The EDA claims that its funding role “prevents a ‘race to the bottom’ in which cities, counties and states undercut each other in order to attract short-term growth.” Yet that is exactly what the EDA grants accomplished in this case. Once the EDA incentivized VWR’s relocation, Brisbane policymakers responded with subsidies of their own in an effort to persuade the company to stay. Politically favored businesses win at the expense of taxpayers and their less well-connected competitors. Jobs are not created but merely shifted from one place to another.
This pointless redistribution of wealth is bad enough, but EDA does further damage by funding harmful projects. For example, the agency’s largest grant ever, for $35 million, went to build a convention center in Cedar Rapids, Iowa, in 2010. It’s still too early to measure its economic impact, but a mere glance at similar projects shows what a failure big-ticket items like convention centers are at creating economic growth. For example, after Washington, D.C., built its new $850 million center, attendance and hotel booking fell.
The Cedar Rapids project rapidly became a money pit, but the EDA kept paying for the digging. Project costs were estimated originally at $67 million, but in less than a year, they increased by $8.6 million. Rather than acknowledge a mistake in funding it, the EDA keeps funneling taxpayer dollars into the project. A year after the original $35 million grant, the EDA responded to the increased costs with an additional $2.9 million grant. The city’s own projections show the center losing almost $1.3 million by its fifth year.

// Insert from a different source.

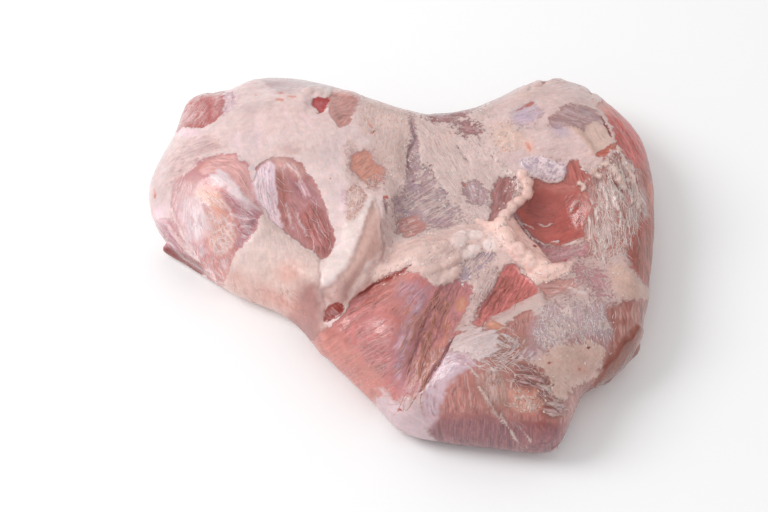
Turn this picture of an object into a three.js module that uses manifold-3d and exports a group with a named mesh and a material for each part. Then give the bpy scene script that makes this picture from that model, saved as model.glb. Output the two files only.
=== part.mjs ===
// A raw boneless ham: a skinless pork leg with its bones cut out, put down with its fat side up.
//
// Millimetres, +Z up. The origin is under the middle of the ham, on the surface that it lies on. +X runs
// towards the broad end with its open pocket, and +Y towards the back edge with its hollow.
//
// The body lies between two height fields over one outline. Its underside is flat where the weight of the
// meat rests, and turns up to the outline's widest line. From there the top rises over a rounded shoulder to
// the crowns of the muscles, with grooves between them, folds of fat, and the pocket that a bone left.

import * as THREE from "three";
import { ConvexGeometry } from "three/addons/geometries/ConvexGeometry.js";
import { mergeVertices } from "three/addons/utils/BufferGeometryUtils.js";
import Module from "manifold-3d";

// ---- Driving sizes, in millimetres ----

const BASE_HEIGHT = 53; // the meat between the crowns
const TUCK = 20; // how far the underside turns in below the widest line
const LEAN_COLOUR = 0xc98a84;
const MEAT_ROUGHNESS = 0.45;

// The outline seen from above, anticlockwise from the broad end. Each point has its place, the height of
// the widest line there, and the width over which the shoulder rises to full height.
const OUTLINE = [
  [208, -6, 28, 40],
  [215, 42, 32, 46],
  [216, 82, 34, 46],
  [212, 116, 34, 42],
  [194, 152, 32, 40],
  [166, 182, 30, 38],
  [136, 192, 30, 36],
  [104, 182, 30, 34],
  [79, 164, 28, 34],
  [56, 152, 26, 32],
  [30, 149, 24, 32],
  [4, 154, 26, 34],
  [-28, 169, 28, 36],
  [-58, 182, 30, 40],
  [-97, 194, 32, 40],
  [-128, 192, 34, 36],
  [-146, 180, 36, 30],
  [-176, 172, 40, 26],
  [-193, 160, 40, 26],
  [-199, 130, 38, 38],
  [-209, 98, 38, 52],
  [-217, 70, 40, 56],
  [-214, 38, 38, 56],
  [-200, 16, 34, 52],
  [-177, -4, 30, 48],
  [-144, -27, 24, 40],
  [-100, -50, 22, 36],
  [-80, -69, 20, 32],
  [-64, -93, 20, 36],
  [-42, -118, 20, 46],
  [-20, -144, 20, 46],
  [-4, -164, 20, 40],
  [22, -172, 20, 42],
  [70, -179, 20, 42],
  [104, -184, 22, 40],
  [119, -181, 24, 34],
  [129, -158, 26, 34],
  [142, -132, 26, 34],
  [172, -108, 26, 34],
  [189, -84, 28, 36],
  [200, -46, 28, 38],
];

// Crowns and sunk places of the top: the middle, the half length and half width, the turn in degrees, and
// how far it rises. A flat one keeps its height nearly out to its edge.
const SWELLS = [
  { name: "thick end", at: [-122, 66], half: [112, 84], turn: 20, rise: 36 },
  { name: "back of the fat", at: [-84, 122], half: [72, 44], turn: -5, rise: 12 },
  { name: "round muscle", at: [-158, 8], half: [40, 46], turn: 30, rise: 13 },
  { name: "bare muscle", at: [-88, 6], half: [52, 26], turn: -62, rise: -6, flat: true },
  { name: "front fold of fat", at: [-104, -42], half: [40, 22], turn: -20, rise: 14 },
  { name: "saddle", at: [22, 60], half: [44, 56], turn: 10, rise: -5 },
  { name: "dome", at: [136, 104], half: [72, 60], turn: -25, rise: 32 },
  { name: "dome's front lip", at: [150, 62], half: [44, 26], turn: -10, rise: 8 },
  { name: "pocket", at: [126, 24], half: [33, 42], turn: 14, rise: -12, flat: true },
  { name: "long muscle", at: [184, 14], half: [26, 90], turn: 4, rise: 16 },
  { name: "lumps of fat", at: [22, -28], half: [46, 24], turn: 28, rise: 14 },
  { name: "front muscle", at: [-12, -96], half: [58, 36], turn: 48, rise: 20 },
  { name: "front lobe", at: [78, -128], half: [58, 46], turn: 0, rise: 26 },
  { name: "right lobe", at: [146, -78], half: [44, 34], turn: 30, rise: 12 },
];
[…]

When Heywood Sanders, an expert on convention-center economics, pointed out to a local paper that convention centers are economic losers, the city’s project manager was blase. “It will lose money. He’s absolutely right,” he said. “We know that. The city knows that. The question is, how do you minimize the loss?” The city easily could have avoided the losses by not entering the failing convention-center industry. Instead, the city can treat the losses as incidental as long as it is receiving tens of millions of dollars from the federal government. That kind of money provides too strong an incentive to push forward projects that make no economic sense.
The EDA claims it is “guided by the basic principle that communities must be empowered to develop and implement their own economic development and revitalization strategies.” But its grants and interventions undermine this goal. In order to be able to claim that its projects have leveraged large amounts of public and private investment, the agency often encourages municipalities to create special development taxes to qualify for EDA matching grants.
Pueblo, Colo., for instance, was granted an Economic Adjustment Strategies award for raising $88 million to meet an EDA matching grant. In the Cedar Rapids case, a sales-tax increase to pay for the center was rejected by voters, but city planners went ahead with the project after the EDA intervened.
Meddling in local affairs that leads to tax increases and greater government spending will not create real economic development. Policymakers need to end their addiction to spending taxpayer money and admit they have a problem. A good first step would be to end the Economic Development Administration.